I am trying to sort an array of words in Ruby 1.8.7 by an insane set of rules. This can be simplified to wanting to sort case-insensitive .sort_by{|a| a.downcase} then re-sort case-sensitive but only if the 2 strings are the same.
I would think you could just .downcase compare only the strings that are equal and then sort just those, sending 0 for the rest. But no, that isn't working for me.
Here's what I have:
["A", "a", "a.", "A.", "Ba", "ba"].sort_by{|a| a.downcase}.sort{|a,b| a.downcase==b.downcase ? a<=>b : 0 }
Desired output:
["A", "a", "A.", "a.", "Ba", "ba"]
Thanks for your help.
If a.downcase == b.downcase then you want to sort using a case-sensitive comparison, right?

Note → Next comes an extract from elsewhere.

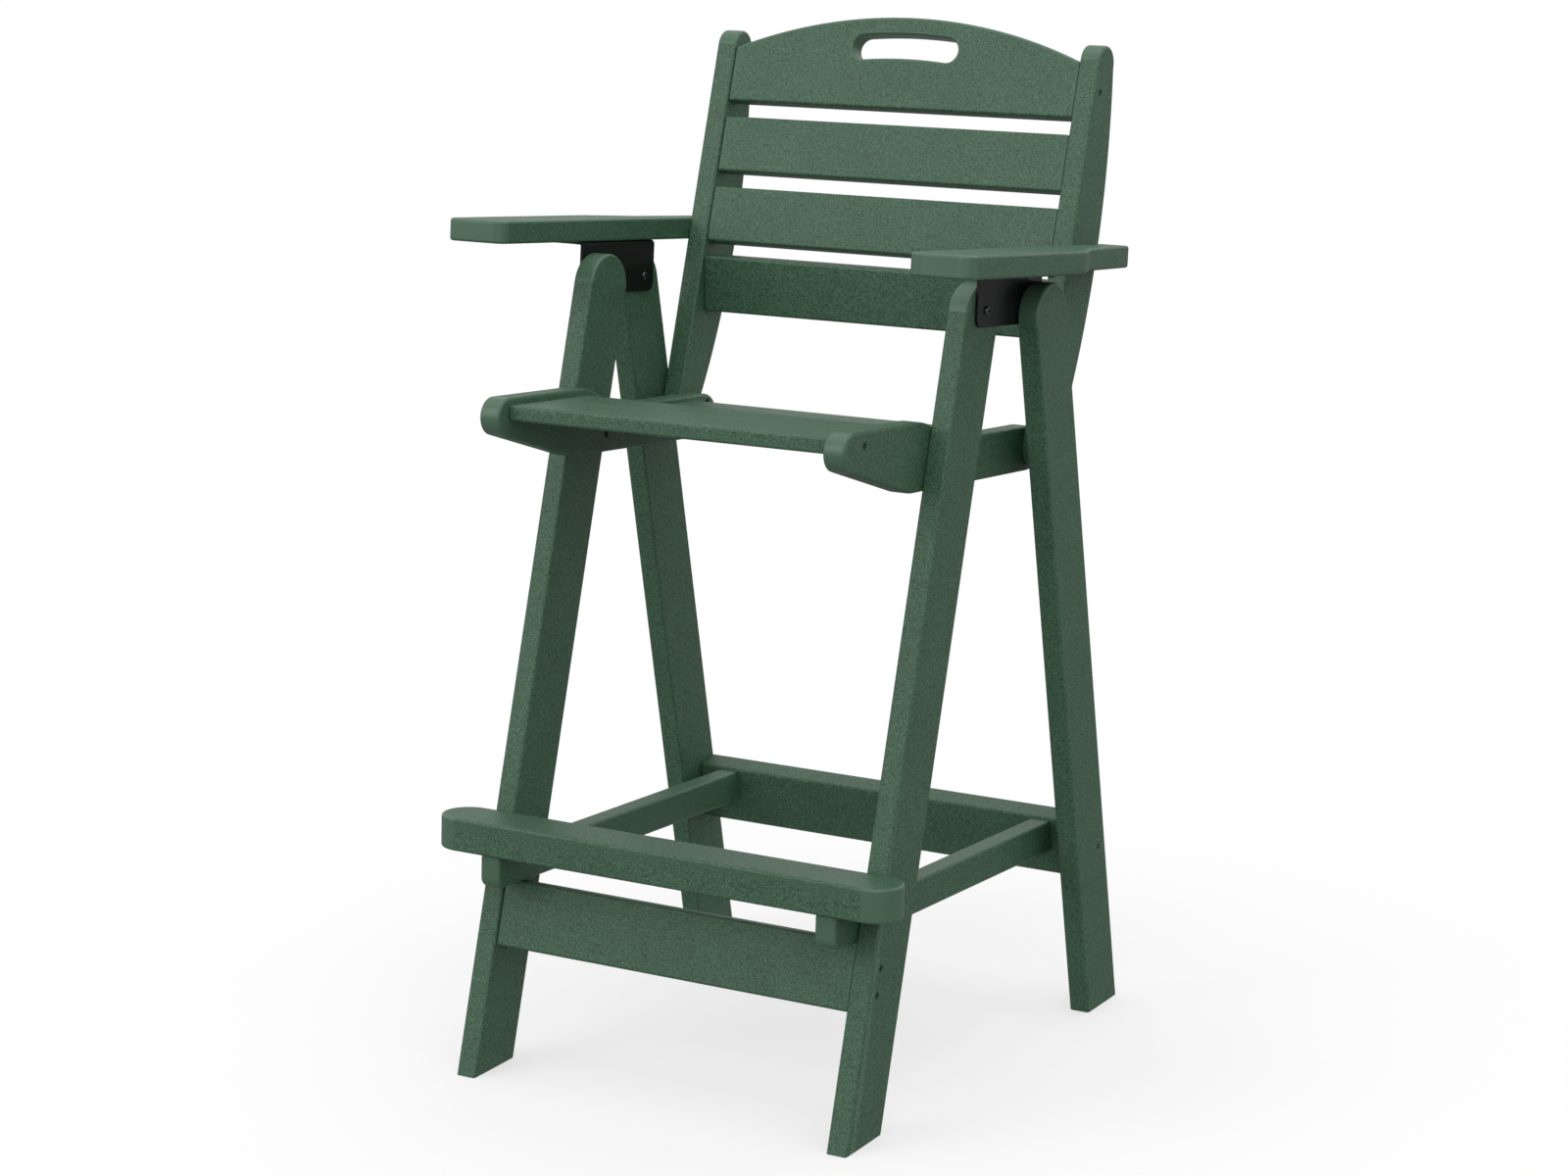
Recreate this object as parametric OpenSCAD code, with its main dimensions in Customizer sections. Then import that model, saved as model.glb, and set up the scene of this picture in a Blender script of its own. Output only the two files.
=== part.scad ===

That really means that you want to sort by the pair [a.downcase, a] and arrays in Ruby compare element by element so you just want:
array.sort_by { |s| [ s.downcase, s ] }
Suppose sort_by is comparing two arrays a1 and a2 to see which one goes first. That's just an a1 <=> a2 call. If a1[0] != a2[0] then the spaceship operator won't have to look at the second elements of the arrays to break a tie because there is no tie and <=> can return +1 or -1 right away. If a1[0] == a2[0] then a1[0] <=> a2[0] is 0 and the spaceship has to look at the second elements to see how to break the tie (or leave the tie as-is if a1 == a2). That sounds like the comparison logic you're after.